Unexpected edge conduction in HgTe quantum wells under broken time reversal symmetry

TL;DR

This study reveals unexpected persistent edge conduction in HgTe quantum wells under broken time reversal symmetry, challenging existing QSH theories and suggesting new physics involving material properties and interactions.

Contribution

The paper provides a rigorous framework for magnetic field effects on QSH devices and reports novel persistent edge conduction under broken TRS in HgTe quantum wells.

Findings

Edge conduction persists up to 9 T despite broken TRS.

Edge conduction observed at zero magnetic field in 7.5 nm HgTe QW.
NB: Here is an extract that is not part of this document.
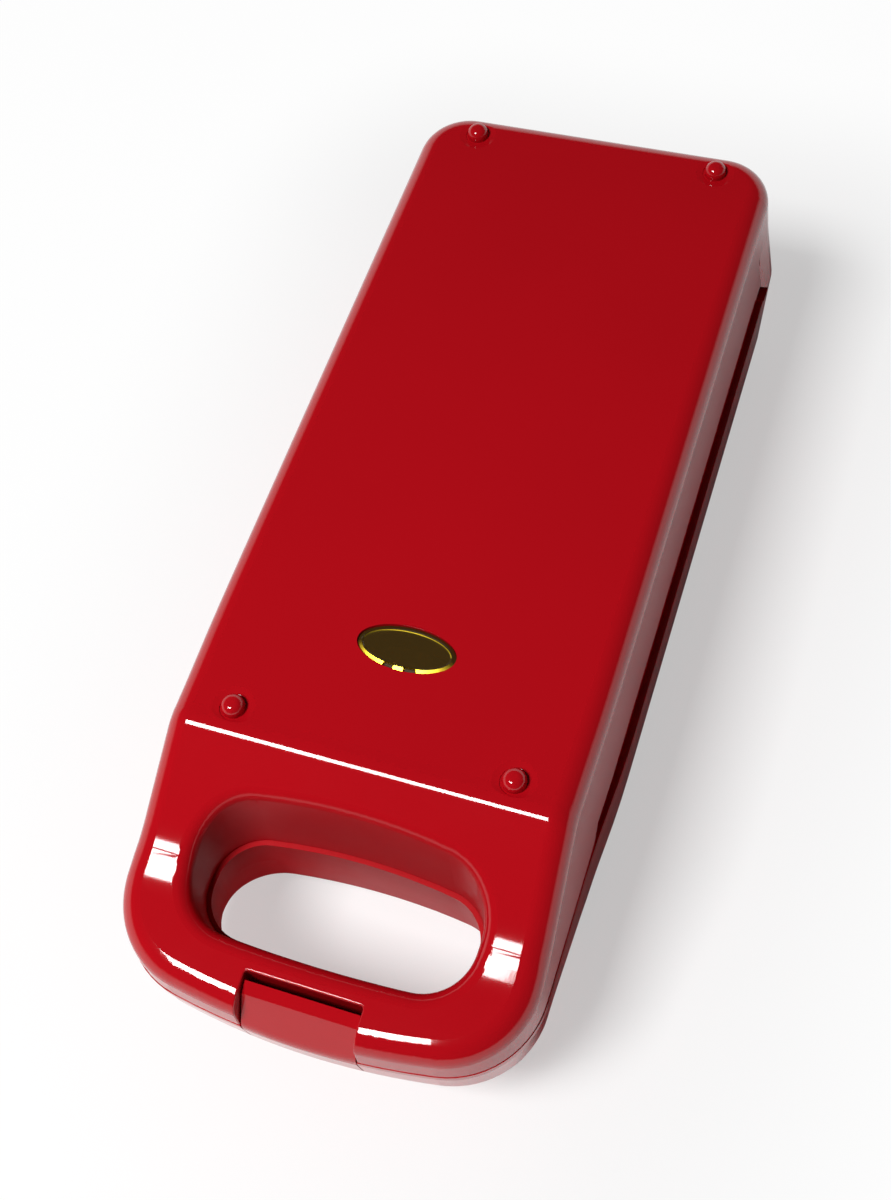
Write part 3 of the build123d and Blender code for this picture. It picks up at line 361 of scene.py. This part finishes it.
def soft_lid(source):
    """A copy of the lid's mesh with the softer folds."""
    mesh = source.data.copy()
    mesh.name = "lid_soft"
    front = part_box("base_shell")[0].y / MM
    exact = [None] * len(mesh.vertices)
    for loop, normal in zip(mesh.loops, mesh.corner_normals):
        exact[loop.vertex_index] = Vector(normal.vector)
    shape = bmesh.new()
    shape.from_mesh(mesh)
    keep = shape.verts.layers.float_vector.new("exact")
    shape.verts.ensure_lookup_table()
    for vertex, normal in zip(shape.verts, exact):
        vertex[keep] = normal
    for at in FOOT_CUTS + CREST_CUTS:
        bmesh.ops.bisect_plane(
            shape, geom=shape.verts[:] + shape.edges[:] + shape.faces[:], dist=SAME_PLACE,
            plane_co=(0, (front + at) * MM, 0), plane_no=(0, 1, 0))
    normals = []
    for vertex in shape.verts:
        at = vertex.co.y / MM - front
        height = vertex.co.z / MM - PARTING
        old, old_steep = plain_top(at)
        new, new_steep = soft_top(at)
        reach = old - (STILL_BELOW + FULL_ABOVE)
        share = min(1.0, max(0.0, (height - STILL_BELOW) / reach))
        vertex.co.z += (new - old) * share * MM
        n = vertex[keep]
        tilted = Vector((n.x, n.y - (new_steep - old_steep) * share * n.z, n.z))
        normals.append(tilted.normalized())
    shape.to_mesh(mesh)
    shape.free()
    mesh.normals_split_custom_set_from_vertices(normals)
    print(len(mesh.polygons), "faces in the softened lid")
    return mesh


# %% Swap the lid
lid = bpy.data.objects.new("lid_soft", soft_lid(nodes["lid_shell"]))
bpy.context.scene.collection.objects.link(lid)
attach(lid, "lid")
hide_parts("lid_shell")

# %% [markdown]
# ## The darker inside pieces
# The trim frames around the plates are a satin, darker plastic; feet and bushing are rubber.

# %% Satin plastics and rubber
def satin(name, dark, pale, rough, grain=1200.0, depth=0.00003):
    """A dull finish with a fine grain, whose depth is in metres."""
    finish = Finish(name)
    fine = noise(finish, grain, 3.0)
    cloud = noise(finish, 25.0, 2.0)
    shader = finish.node("BsdfPrincipled", None, {
        "Base Color": blend(finish, cloud, dark, pale),
        "Roughness": fine * 0.15 + rough,
        "IOR": 1.5,
        "Normal": bump(finish, fine, depth),
    })
    return finish.surface(shader)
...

Contrasts with trivial band structure control device.

Abstract

The realization of quantum spin Hall (QSH) effect in HgTe quantum wells (QWs) is considered a milestone in the discovery of topological insulators. The QSH edge states are predicted to allow current to flow at the edges of an insulating bulk, as demonstrated in various experiments. A key prediction of QSH theory that remains to be experimentally verified is the breakdown of the edge conduction under broken time reversal symmetry (TRS). Here we first establish a rigorous framework for understanding the magnetic field dependence of electrostatically gated QSH devices. We then report unexpected edge conduction under broken TRS, using a unique cryogenic microwave impedance microscopy (MIM), on a 7.5 nm HgTe QW device with an inverted band structure. At zero magnetic field and low carrier densities, clear edge conduction is observed in the local conductivity profile of this device but not in the 5.5 nm control device whose band structure is trivial. Surprisingly, the edge conduction in the 7.5 nm device persists up to 9 T with little effect from the magnetic field. This indicates physics beyond simple QSH models, possibly associated with material- specific properties, other symmetry protection and/or electron-electron interactions.